Records with modeling code
════

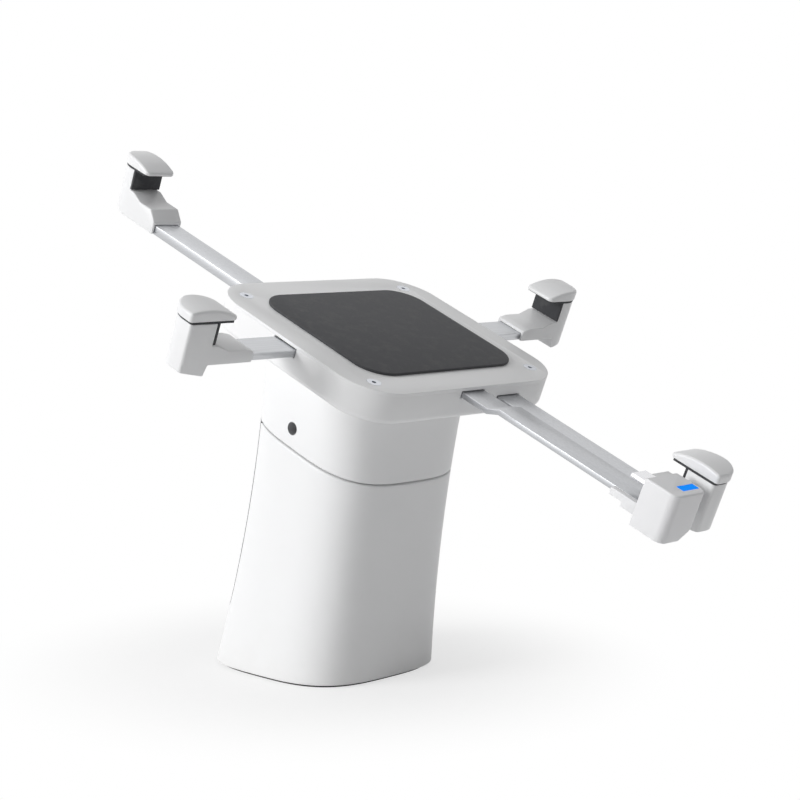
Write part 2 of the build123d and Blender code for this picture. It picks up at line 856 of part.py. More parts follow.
def claw_frame(outward, offset=0.0):
    """frame of one arm: +X outward, +Z out of the device's glass"""
    direction = seat.x_dir * outward[0] + seat.y_dir * outward[1]
    sideways = seat.z_dir.cross(direction)
    return Plane(origin=seat.origin + sideways * offset, x_dir=direction, z_dir=seat.z_dir)


def claw_side(frame):
    """plane that shows an arm from its side: +X outward, +Y out of the glass"""
    return Plane(origin=frame.origin, x_dir=frame.x_dir, z_dir=-frame.y_dir)


def claw_plan(plane, inner, outer, inner_round, far_side):
    """outline of a claw seen square on: its outer corner on the far side is well rounded"""
    half = claw_width / 2
    with BuildSketch(plane) as plan:
        with BuildLine():
            Polyline((inner, -half), (outer, -half), (outer, half), (inner, half), close=True)
        make_face()
        if inner_round:
            fillet(plan.vertices().sort_by(Axis.X)[:2], inner_round)
        for side, radius in ((far_side, far_corner), (-far_side, near_corner)):
            row = plan.vertices().sort_by(Axis.Y, reverse=side > 0)[:2]
            fillet(row.sort_by(Axis.X)[-1], radius)
    return plan.sketch


def bar_outline(frame, upper, shoulder, inner_end, grip):
    """plan of a side arm's bar: a stop head inside the hub and a plain shank"""
    half = bar_width / 2
    with BuildSketch(frame.offset(upper)) as plan:
        with BuildLine():
            Polyline(
                (inner_end, -stop_width / 2),
                (shoulder, -stop_width / 2),
                (shoulder, -half),
                (grip + tongue_start + bar_thickness, -half),
                (grip + tongue_start + bar_thickness, half),
                (shoulder, half),
                (shoulder, stop_width / 2),
                (inner_end, stop_width / 2),
                close=True,
            )
        make_face()
    return plan.sketch


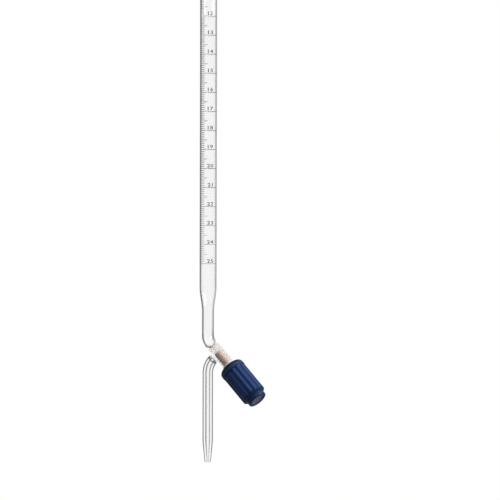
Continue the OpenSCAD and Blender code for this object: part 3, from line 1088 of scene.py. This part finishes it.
# What glass and gloss mirror from the two sides, and the soft light that the two sides cast
MIRROR_LEFT = (0.2, 0.195, 0.19)
MIRROR_RIGHT = (0.5, 0.5, 0.51)
CAST_LEFT = (0.02, 0.018, 0.016)
CAST_RIGHT = (0.75, 0.73, 0.72)


def camera():
    """A level camera with a long lens, turned by a trace of roll."""
    data = bpy.data.cameras.new("camera")
    data.sensor_width = SENSOR_WIDTH
    data.lens = SENSOR_WIDTH * VIEW_DISTANCE / VIEW_HEIGHT
    item = bpy.data.objects.new("camera", data)
    bpy.context.scene.collection.objects.link(item)
    item.location = VIEW_TARGET + VIEW_BACK * VIEW_DISTANCE
    item.rotation_mode = "QUATERNION"
    level = (-VIEW_BACK).to_track_quat("-Z", "Y")
    item.rotation_quaternion = level @ Quaternion((0, 0, 1), VIEW_ROLL)
    bpy.context.scene.camera = item


def softbox(name, place, width, height, power):
    """An area light at an offset from the middle of the view, pointing at it."""
    data = bpy.data.lights.new(name, "AREA")
    data.shape = "RECTANGLE"
    data.size = width
    data.size_y = height
    data.energy = power
    item = bpy.data.objects.new(name, data)
    bpy.context.scene.collection.objects.link(item)
    item.location = VIEW_TARGET + place
    item.rotation_mode = "QUATERNION"
    item.rotation_quaternion = (-place).to_track_quat("-Z", "Y")
    item.visible_camera = False


def seen(nodes, links, path):
    """1 for a ray from the camera or straight through glass, 0 once it has bounced off a surface."""
    bounces = maths(nodes, links, "ADD", path.outputs["Diffuse Depth"], path.outputs["Glossy Depth"])
    none = nodes.new("ShaderNodeMath")
    none.operation = "LESS_THAN"
    none.inputs[1].default_value = 0.5
    links.new(bounces, none.inputs[0])
    return none.outputs[0]


def studio(nodes, links, level):
    """White where it is seen. For gloss and for soft light, a studio that brightens with level."""
    path = nodes.new("ShaderNodeLightPath")
    mirrored = ramp(nodes, links, level, (MIRROR_LEFT, MIRROR_RIGHT), (0.15, 0.9))
    cast = ramp(nodes, links, level, (CAST_LEFT, CAST_RIGHT), (0.25, 0.9))
    shade = mixed(nodes, links, "MIX", path.outputs["Is Diffuse Ray"], mirrored, cast)
    return mixed(nodes, links, "MIX", seen(nodes, links, path), shade, (1, 1, 1, 1))


def world():
    """A white background that lights the object as a studio does, dim on the left, brighter on the right."""
    background = bpy.data.worlds.new("studio")
    bpy.context.scene.world = background
    background.use_nodes = True
    nodes = background.node_tree.nodes
    links = background.node_tree.links
    direction = nodes.new("ShaderNodeTexCoord").outputs["Generated"]
    level = rising(nodes, links, direction, (VIEW_RIGHT + Vector((0, 0, 0.6))).normalized(), -1, 1)
    links.new(studio(nodes, links, level), nodes["Background"].inputs["Color"])


def floor():
    """A wide plain floor, as white as the background, and as dim on the left for the light it returns."""
    bm = bmesh.new()
    bmesh.ops.create_grid(bm, x_segments=8, y_segments=8, size=6)
    bmesh.ops.translate(bm, vec=(0, 0, FLOOR_Z), verts=bm.verts)
    mesh = bpy.data.meshes.new("floor")
    bm.to_mesh(mesh)
    bm.free()
    material, nodes, links, shader = new_material("floor")
    place = nodes.new("ShaderNodeTexCoord").outputs["Object"]
    level = rising(nodes, links, place, VIEW_RIGHT, -1.5, 1.5)
    glow = nodes.new("ShaderNodeEmission")
    links.new(studio(nodes, links, level), glow.inputs["Color"])
    links.new(glow.outputs["Emission"], nodes["Material Output"].inputs["Surface"])
    nodes.remove(shader)
    mesh.materials.append(material)
    item = bpy.data.objects.new("floor", mesh)
    bpy.context.scene.collection.objects.link(item)


# ---------------------------------------------------------------- putting it together

glass_body(glass_material())
jet(capillary_material())
enamel = enamel_material()
scale_lines(enamel)
scale_numbers(enamel)
plunger(ptfe_material())
rubber = rubber_material()
seal_ring("front_ring", "seal_ring_front", rubber)
seal_ring("rear_ring", "seal_ring_rear", rubber)
washer("slip_washer", "thrust_washer", STEM_R, washer_material())
steel = steel_material()
washer("stem_washer", "retaining_washer", STEM_BORE_R, steel)
screw(steel)
knob(knob_material())
end_disc(disc_material())

camera()
softbox("key", VIEW_RIGHT * 1.5 + VIEW_BACK * 0.5 + Vector((0, 0, 0.9)), 0.9, 1.4, 32)
softbox("top", Vector((0, 0, 2.2)), 2.4, 2.4, 3)
world()
floor()
bpy.context.scene.view_settings.view_transform = "Standard"
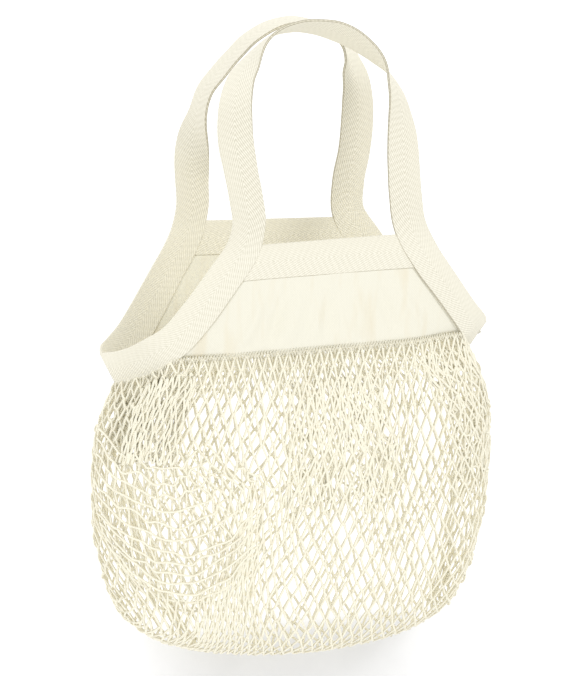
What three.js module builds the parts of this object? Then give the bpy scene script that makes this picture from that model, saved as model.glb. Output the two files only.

════

▶ GIVEN PROBLEM
Write out every line of the records exactly.

▶ OUTPUT BELOW
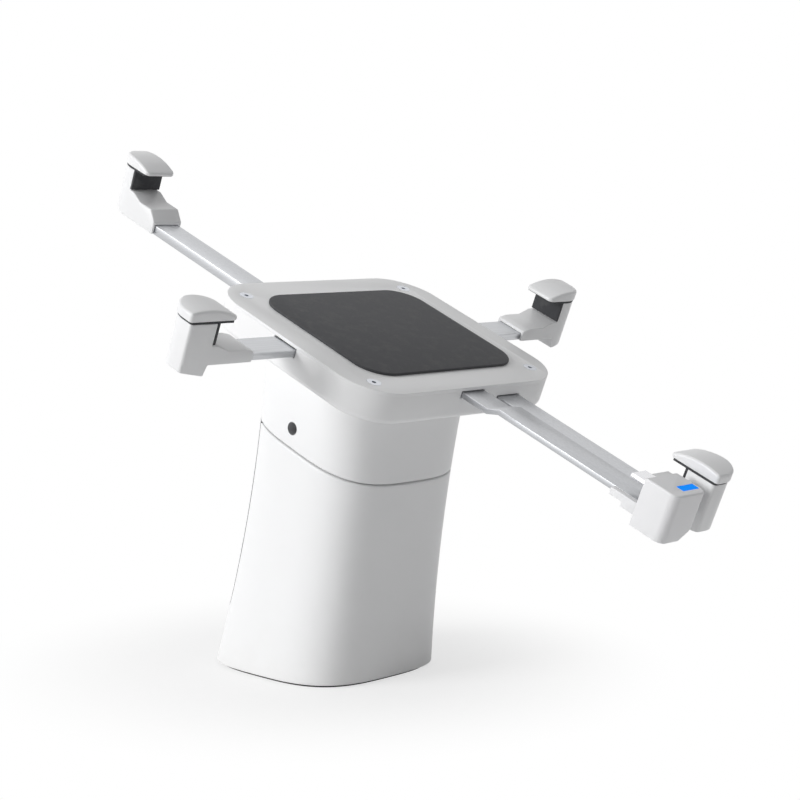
Write part 2 of the build123d and Blender code for this picture. It picks up at line 856 of part.py. More parts follow.
def claw_frame(outward, offset=0.0):
    """frame of one arm: +X outward, +Z out of the device's glass"""
    direction = seat.x_dir * outward[0] + seat.y_dir * outward[1]
    sideways = seat.z_dir.cross(direction)
    return Plane(origin=seat.origin + sideways * offset, x_dir=direction, z_dir=seat.z_dir)


def claw_side(frame):
    """plane that shows an arm from its side: +X outward, +Y out of the glass"""
    return Plane(origin=frame.origin, x_dir=frame.x_dir, z_dir=-frame.y_dir)


def claw_plan(plane, inner, outer, inner_round, far_side):
    """outline of a claw seen square on: its outer corner on the far side is well rounded"""
    half = claw_width / 2
    with BuildSketch(plane) as plan:
        with BuildLine():
            Polyline((inner, -half), (outer, -half), (outer, half), (inner, half), close=True)
        make_face()
        if inner_round:
            fillet(plan.vertices().sort_by(Axis.X)[:2], inner_round)
        for side, radius in ((far_side, far_corner), (-far_side, near_corner)):
            row = plan.vertices().sort_by(Axis.Y, reverse=side > 0)[:2]
            fillet(row.sort_by(Axis.X)[-1], radius)
    return plan.sketch


def bar_outline(frame, upper, shoulder, inner_end, grip):
    """plan of a side arm's bar: a stop head inside the hub and a plain shank"""
    half = bar_width / 2
    with BuildSketch(frame.offset(upper)) as plan:
        with BuildLine():
            Polyline(
                (inner_end, -stop_width / 2),
                (shoulder, -stop_width / 2),
                (shoulder, -half),
                (grip + tongue_start + bar_thickness, -half),
                (grip + tongue_start + bar_thickness, half),
                (shoulder, half),
                (shoulder, stop_width / 2),
                (inner_end, stop_width / 2),
                close=True,
            )
        make_face()
    return plan.sketch


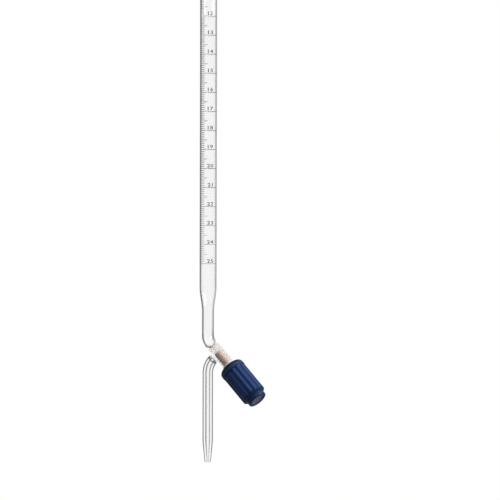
Continue the OpenSCAD and Blender code for this object: part 3, from line 1088 of scene.py. This part finishes it.
# What glass and gloss mirror from the two sides, and the soft light that the two sides cast
MIRROR_LEFT = (0.2, 0.195, 0.19)
MIRROR_RIGHT = (0.5, 0.5, 0.51)
CAST_LEFT = (0.02, 0.018, 0.016)
CAST_RIGHT = (0.75, 0.73, 0.72)


def camera():
    """A level camera with a long lens, turned by a trace of roll."""
    data = bpy.data.cameras.new("camera")
    data.sensor_width = SENSOR_WIDTH
    data.lens = SENSOR_WIDTH * VIEW_DISTANCE / VIEW_HEIGHT
    item = bpy.data.objects.new("camera", data)
    bpy.context.scene.collection.objects.link(item)
    item.location = VIEW_TARGET + VIEW_BACK * VIEW_DISTANCE
    item.rotation_mode = "QUATERNION"
    level = (-VIEW_BACK).to_track_quat("-Z", "Y")
    item.rotation_quaternion = level @ Quaternion((0, 0, 1), VIEW_ROLL)
    bpy.context.scene.camera = item


def softbox(name, place, width, height, power):
    """An area light at an offset from the middle of the view, pointing at it."""
    data = bpy.data.lights.new(name, "AREA")
    data.shape = "RECTANGLE"
    data.size = width
    data.size_y = height
    data.energy = power
    item = bpy.data.objects.new(name, data)
    bpy.context.scene.collection.objects.link(item)
    item.location = VIEW_TARGET + place
    item.rotation_mode = "QUATERNION"
    item.rotation_quaternion = (-place).to_track_quat("-Z", "Y")
    item.visible_camera = False


def seen(nodes, links, path):
    """1 for a ray from the camera or straight through glass, 0 once it has bounced off a surface."""
    bounces = maths(nodes, links, "ADD", path.outputs["Diffuse Depth"], path.outputs["Glossy Depth"])
    none = nodes.new("ShaderNodeMath")
    none.operation = "LESS_THAN"
    none.inputs[1].default_value = 0.5
    links.new(bounces, none.inputs[0])
    return none.outputs[0]


def studio(nodes, links, level):
    """White where it is seen. For gloss and for soft light, a studio that brightens with level."""
    path = nodes.new("ShaderNodeLightPath")
    mirrored = ramp(nodes, links, level, (MIRROR_LEFT, MIRROR_RIGHT), (0.15, 0.9))
    cast = ramp(nodes, links, level, (CAST_LEFT, CAST_RIGHT), (0.25, 0.9))
    shade = mixed(nodes, links, "MIX", path.outputs["Is Diffuse Ray"], mirrored, cast)
    return mixed(nodes, links, "MIX", seen(nodes, links, path), shade, (1, 1, 1, 1))


def world():
    """A white background that lights the object as a studio does, dim on the left, brighter on the right."""
    background = bpy.data.worlds.new("studio")
    bpy.context.scene.world = background
    background.use_nodes = True
    nodes = background.node_tree.nodes
    links = background.node_tree.links
    direction = nodes.new("ShaderNodeTexCoord").outputs["Generated"]
    level = rising(nodes, links, direction, (VIEW_RIGHT + Vector((0, 0, 0.6))).normalized(), -1, 1)
    links.new(studio(nodes, links, level), nodes["Background"].inputs["Color"])


def floor():
    """A wide plain floor, as white as the background, and as dim on the left for the light it returns."""
    bm = bmesh.new()
    bmesh.ops.create_grid(bm, x_segments=8, y_segments=8, size=6)
    bmesh.ops.translate(bm, vec=(0, 0, FLOOR_Z), verts=bm.verts)
    mesh = bpy.data.meshes.new("floor")
    bm.to_mesh(mesh)
    bm.free()
    material, nodes, links, shader = new_material("floor")
    place = nodes.new("ShaderNodeTexCoord").outputs["Object"]
    level = rising(nodes, links, place, VIEW_RIGHT, -1.5, 1.5)
    glow = nodes.new("ShaderNodeEmission")
    links.new(studio(nodes, links, level), glow.inputs["Color"])
    links.new(glow.outputs["Emission"], nodes["Material Output"].inputs["Surface"])
    nodes.remove(shader)
    mesh.materials.append(material)
    item = bpy.data.objects.new("floor", mesh)
    bpy.context.scene.collection.objects.link(item)


# ---------------------------------------------------------------- putting it together

glass_body(glass_material())
jet(capillary_material())
enamel = enamel_material()
scale_lines(enamel)
scale_numbers(enamel)
plunger(ptfe_material())
rubber = rubber_material()
seal_ring("front_ring", "seal_ring_front", rubber)
seal_ring("rear_ring", "seal_ring_rear", rubber)
washer("slip_washer", "thrust_washer", STEM_R, washer_material())
steel = steel_material()
washer("stem_washer", "retaining_washer", STEM_BORE_R, steel)
screw(steel)
knob(knob_material())
end_disc(disc_material())

camera()
softbox("key", VIEW_RIGHT * 1.5 + VIEW_BACK * 0.5 + Vector((0, 0, 0.9)), 0.9, 1.4, 32)
softbox("top", Vector((0, 0, 2.2)), 2.4, 2.4, 3)
world()
floor()
bpy.context.scene.view_settings.view_transform = "Standard"
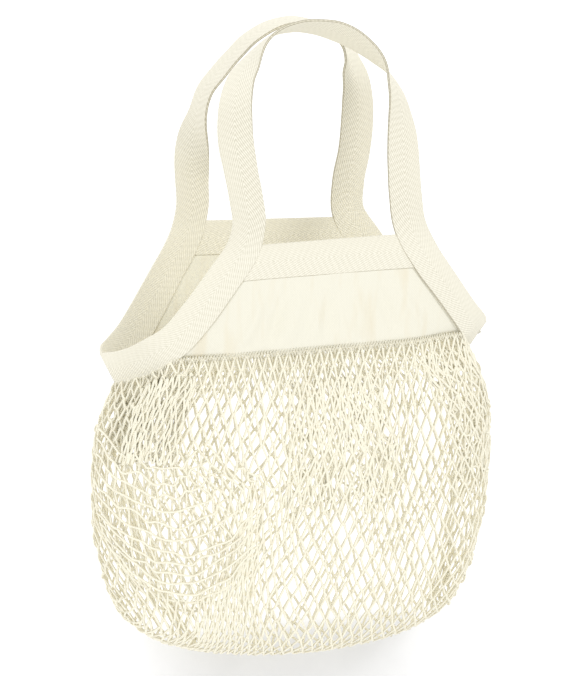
What three.js module builds the parts of this object? Then give the bpy scene script that makes this picture from that model, saved as model.glb. Output the two files only.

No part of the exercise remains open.